** begin Data excerpt **

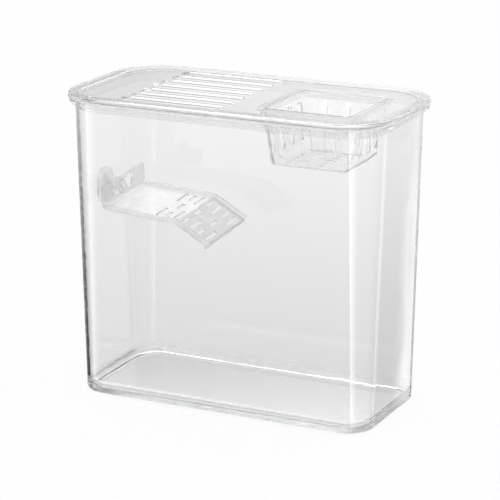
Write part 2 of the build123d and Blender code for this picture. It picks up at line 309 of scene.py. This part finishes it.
class Plastic(Tree):
    """Clear moulded plastic: flow waves, uneven roughness, and a haze that can vary over the piece."""

    def __init__(self, name):
        self.material = bpy.data.materials.new(name)
        super().__init__(self.material, "ShaderNodeOutputMaterial")
        coordinates = self.add("ShaderNodeTexCoord").outputs
        self.place = coordinates["Object"]
        self.normal = coordinates["Normal"]
        self.cloud = self.noise(self.place, CLOUD_SCALE, CLOUD_DETAIL)

    def facing(self, direction):
        """How squarely the surface faces a direction or its opposite, from 0 to 1."""
        dot = self.add("ShaderNodeVectorMath", {0: self.normal, 1: direction}, operation="DOT_PRODUCT")
        return self.math("ABSOLUTE", dot.outputs["Value"])

    def clear(self, color, roughness, ior=CLEAR_IOR, wave_strength=WAVE_STRENGTH):
        """Clear shader whose roughness varies in clouds and whose surface has faint waves."""
        waves = self.noise(self.place, WAVE_SCALE, WAVE_DETAIL)
        shape = {"Strength": wave_strength, "Distance": WAVE_HEIGHT, "Height": waves}
        bump = self.add("ShaderNodeBump", shape)
        smoothest, roughest = (roughness * share for share in ROUGHNESS_SHARES)
        inputs = {
            "Base Color": color,
            "IOR": ior,
            "Transmission Weight": 1.0,
            "Roughness": self.step(self.cloud, *ROUGHNESS_CLOUD, smoothest, roughest),
            "Normal": bump.outputs[0],
        }
        return self.add("ShaderNodeBsdfPrincipled", inputs).outputs[0]

    def milk(self, color=MILK):
        """Milky shader that scatters light back and through."""
        front = self.add("ShaderNodeBsdfDiffuse", {"Color": color})
        through = self.add("ShaderNodeBsdfTranslucent", {"Color": color})
        return self.mix(MILK_THROUGH, front.outputs[0], through.outputs[0])

    def hazed(self, clear, milk, share):
        """Mixes clear with milky by a share that the clouds make uneven, and returns the material."""
        uneven = self.step(self.cloud, *HAZE_CLOUD, *HAZE_SHARES)
        self.finish(self.mix(self.math("MULTIPLY", uneven, share), clear, milk))
        return self.material


def plain_plastic(name, tint, roughness, haze, ior):
    """Clear plastic with a trace of haze all over."""
    plastic = Plastic(name)
    return plastic.hazed(plastic.clear(tint, roughness, ior), plastic.milk(), haze)


def lid_plastic():
    """Clear cover, rubbed where it sits on the tub and faintly hazed below that."""
    plastic = Plastic("lid_clear")
    height = plastic.axis(plastic.place, "Z")
    skirt = plastic.step(height, SEAM - SEAM_REACH, SEAM, SKIRT_HAZE, RUB_HAZE)
    above_seam = plastic.step(height, SEAM + SEAM_REACH / 2, SEAM + SEAM_REACH)
    haze = plastic.blend(above_seam, skirt, 0.0)
    return plastic.hazed(plastic.clear(LID_TINT, LID_ROUGHNESS), plastic.milk(), haze)


def tank_plastic():
    """Clear walls tinted darker towards the foot as painted shade, an underside darkened by painted shade, a
    faintly milky foot inside and a rubbed top edge.
    """
    plastic = Plastic("tank_clear")
    height = plastic.axis(plastic.place, "Z")
    up = plastic.axis(plastic.normal, "Z")
    underside = plastic.step(up, *UNDERSIDE_FACING, 1.0, 0.0)
    low = plastic.step(height, FOOT_TOP, FOOT_TOP + FOOT_BLEND, 1.0, 0.0)
    foot = plastic.math("MULTIPLY", plastic.band(up, *FOOT_FACING), low)
    top = plastic.step(height, SEAM - SEAM_REACH, SEAM - SEAM_REACH / 2)
    haze = plastic.math("MULTIPLY", top, RUB_HAZE)
    for place, share in ((underside, UNDERSIDE_SHADE_HAZE), (foot, FOOT_HAZE)):
        haze = plastic.math("MAXIMUM", haze, plastic.math("MULTIPLY", place, share))
    # Painted shade: the tint darkens towards the foot, and more on the underside.
    tint = plastic.tint(plastic.step(height, 0.0, SEAM), TANK_FOOT_SHADE_TINT, TANK_TOP_TINT)
    tint = plastic.tint(underside, tint, UNDERSIDE_SHADE_TINT)
    clear = plastic.clear(tint, TANK_ROUGHNESS, wave_strength=TANK_WAVE_STRENGTH)
    # Painted shade: grey milk on the underside.
    milk = plastic.mix(underside, plastic.milk(FOOT_MILK), plastic.milk(UNDERSIDE_SHADE_MILK))
    return plastic.hazed(clear, milk, haze)


def sheet_normal(dip):
    """Direction square to the deck or ramp that dips by this angle."""
    return (sin(dip), -sin(ROLL) * cos(dip), cos(ROLL) * cos(dip))


def platform_plastic():
    """Plate and ramp tinted grey as painted shade, milky deck, and white cut edges."""
    plastic = Plastic("platform_clear")
    along = plastic.axis(plastic.place, "X")
    ramp = plastic.step(along, FOLD - FOLD_BLEND, FOLD + FOLD_BLEND)
    past_plate = plastic.step(along, PLATE_END - FOLD_BLEND, PLATE_END + FOLD_BLEND)
    deck = plastic.math("SUBTRACT", past_plate, ramp)
    plate_facing = plastic.facing((1.0, 0.0, 0.0))
    flat = plastic.blend(past_plate, plate_facing, plastic.facing(sheet_normal(DECK_DIP)))
    flat = plastic.blend(ramp, flat, plastic.facing(sheet_normal(RAMP_DIP)))
    edge = plastic.step(flat, *EDGE_FACING, 1.0, 0.0)
    # Painted shade: grey tint on the plate and the ramp.
    tint = plastic.tint(ramp, PLATE_SHADE_TINT, RAMP_SHADE_TINT)
    tint = plastic.tint(deck, tint, DECK_TINT)
    tint = plastic.tint(edge, tint, EDGE_TINT)
    haze = plastic.blend(deck, RAMP_HAZE, DECK_HAZE)
    haze = plastic.blend(edge, haze, EDGE_HAZE)
    return plastic.hazed(plastic.clear(tint, PLATFORM_ROUGHNESS), plastic.milk(), haze)


make_camera()
make_world()
make_floor()
finishes = {
    "tank": tank_plastic(),
    "lid": lid_plastic(),
    "basket": plain_plastic("basket_clear", BASKET_TINT, roughness=0.02, haze=0.16, ior=1.28),
    "basking_platform": platform_plastic(),
    "suction_cup": plain_plastic("cup_clear", CUP_TINT, roughness=0.12, haze=0.4, ior=1.42),
}
for node_name, finish in finishes.items():
    node = nodes[node_name]
    node.data.materials.clear()
    node.data.materials.append(finish)

scene.view_settings.view_transform = "Standard"

# Enough bounces for light to cross many clear walls, and no blur that would lose it on the way
scene.cycles.max_bounces = 64
scene.cycles.transmission_bounces = 48
scene.cycles.glossy_bounces = 48
scene.cycles.transparent_max_bounces = 24
scene.cycles.diffuse_bounces = 8
scene.cycles.blur_glossy = 0.0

** end Data excerpt **

> **Task**: Copy exactly the lines that run from the first line of the data to the line containing "moulded plastic: flow", please, with both ends included and nothing else.

> **Final result**:
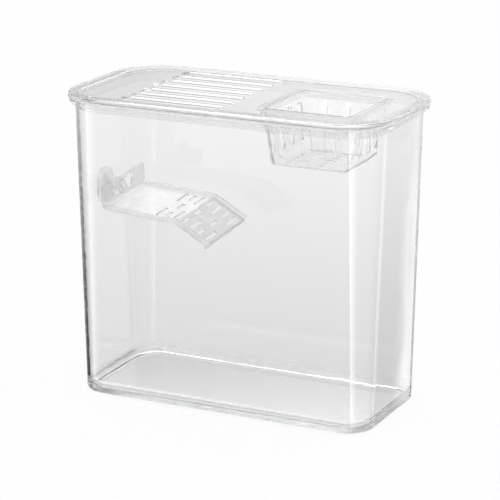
Write part 2 of the build123d and Blender code for this picture. It picks up at line 309 of scene.py. This part finishes it.
class Plastic(Tree):
    """Clear moulded plastic: flow waves, uneven roughness, and a haze that can vary over the piece."""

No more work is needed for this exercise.